* WHAT IS BEING ASKED
Quote only the lines from the top of the listing below down to and including the line with "right_from + (right_to".

* DATA EXCERPT
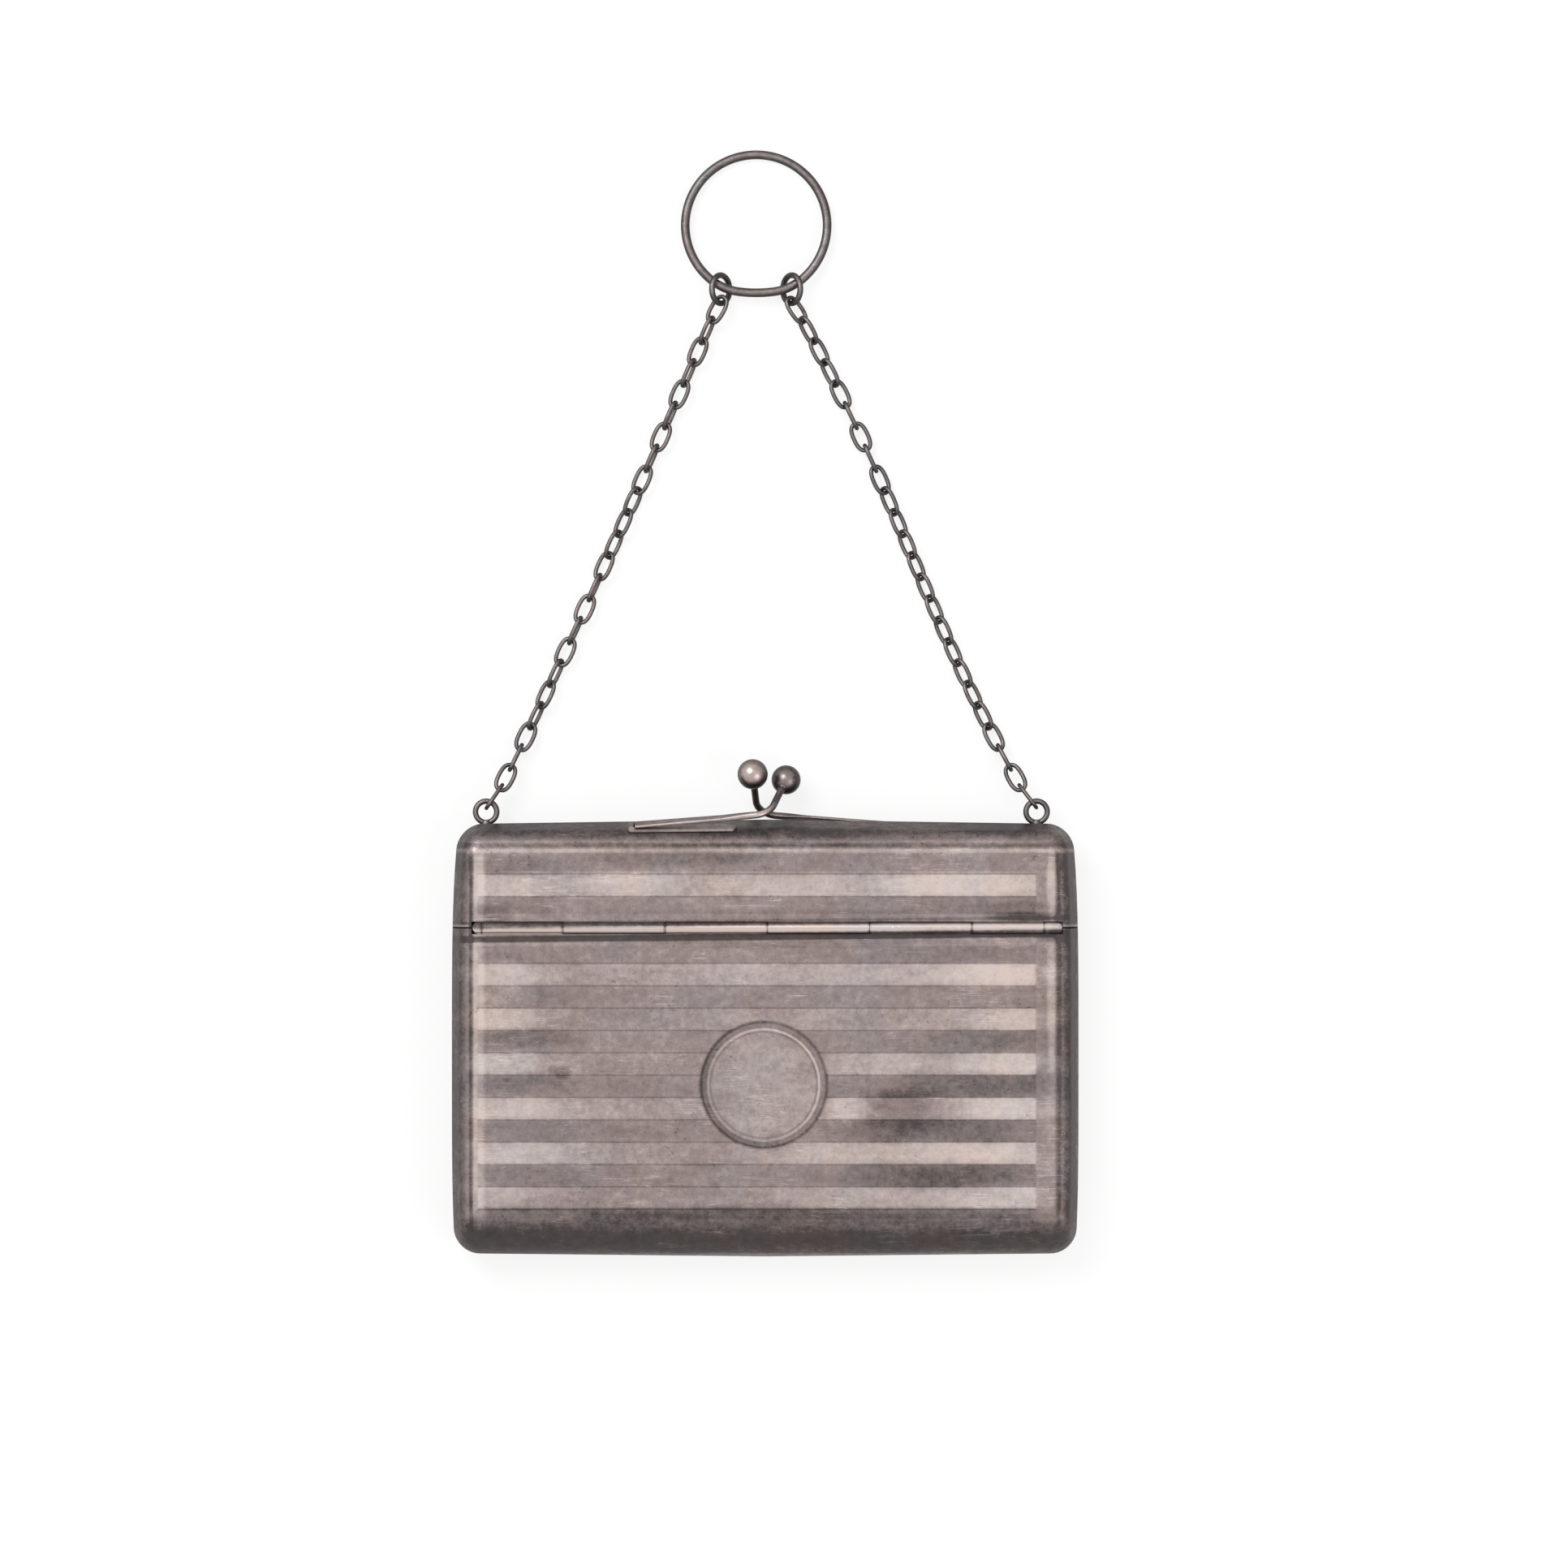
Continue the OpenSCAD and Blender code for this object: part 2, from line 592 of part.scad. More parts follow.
jump_z = jump_r * sin(jump_turn) + jump_wire / 2 + floor_clearance;
run_z = link_w / 2 + floor_clearance;
hook_z = [for (k = [0 : link_count]) lookup(k, [[0, eyelet_z], [1, eyelet_z - first_drop],
    [2, eyelet_z - second_drop], [3, eyelet_z - third_drop], [4, run_z],
    [link_count - 3, run_z], [link_count - 1, run_z + last_lift], [link_count, jump_z]])];
hook_angle = 24;
left_from = left_eyelet_x + eyelet_r * sin(hook_angle);
left_to = ring_x - jump_x;
right_from = right_eyelet_x - eyelet_r * sin(hook_angle);
right_to = ring_x + jump_x;
function left_x(k) =
    left_from + (left_to - left_from) * k / link_count + left_bow * sin(180 * k / link_count);
function right_x(k) =
    right_from + (right_to - right_from) * k / link_count - right_wave * sin(360 * k / link_count);

// Steps up from one hook to the next, common to both sides
hook_steps = [0, for (k = [1 : link_count])
    let (dx = (abs(left_x(k) - left_x(k - 1)) + abs(right_x(k) - right_x(k - 1))) / 2,
        dz = hook_z[k] - hook_z[k - 1])
    sqrt(pow(span(k), 2) - dx * dx - dz * dz)];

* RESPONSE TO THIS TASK
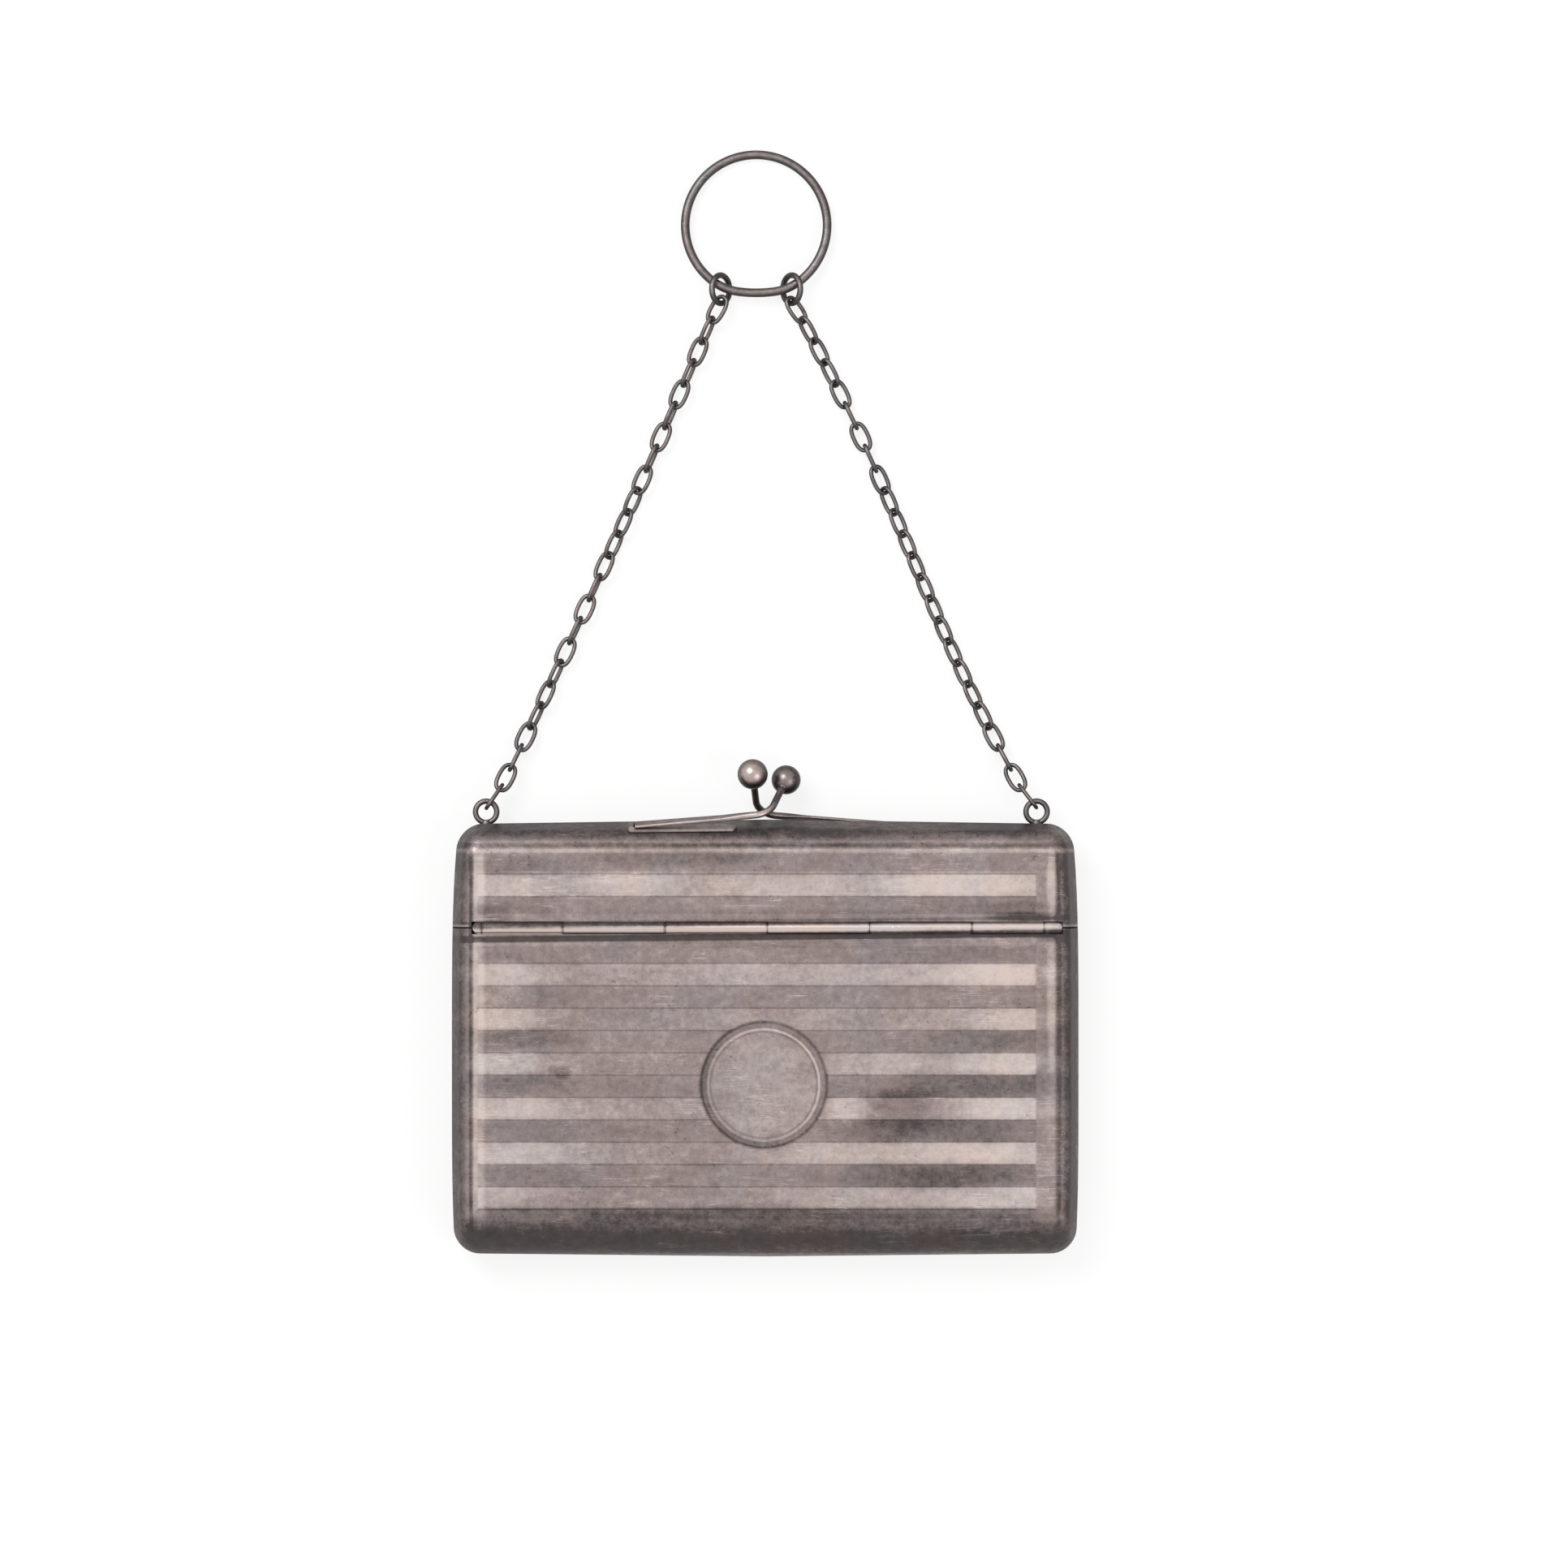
Continue the OpenSCAD and Blender code for this object: part 2, from line 592 of part.scad. More parts follow.
jump_z = jump_r * sin(jump_turn) + jump_wire / 2 + floor_clearance;
run_z = link_w / 2 + floor_clearance;
hook_z = [for (k = [0 : link_count]) lookup(k, [[0, eyelet_z], [1, eyelet_z - first_drop],
    [2, eyelet_z - second_drop], [3, eyelet_z - third_drop], [4, run_z],
    [link_count - 3, run_z], [link_count - 1, run_z + last_lift], [link_count, jump_z]])];
hook_angle = 24;
left_from = left_eyelet_x + eyelet_r * sin(hook_angle);
left_to = ring_x - jump_x;
right_from = right_eyelet_x - eyelet_r * sin(hook_angle);
right_to = ring_x + jump_x;
function left_x(k) =
    left_from + (left_to - left_from) * k / link_count + left_bow * sin(180 * k / link_count);
function right_x(k) =
    right_from + (right_to - right_from) * k / link_count - right_wave * sin(360 * k / link_count);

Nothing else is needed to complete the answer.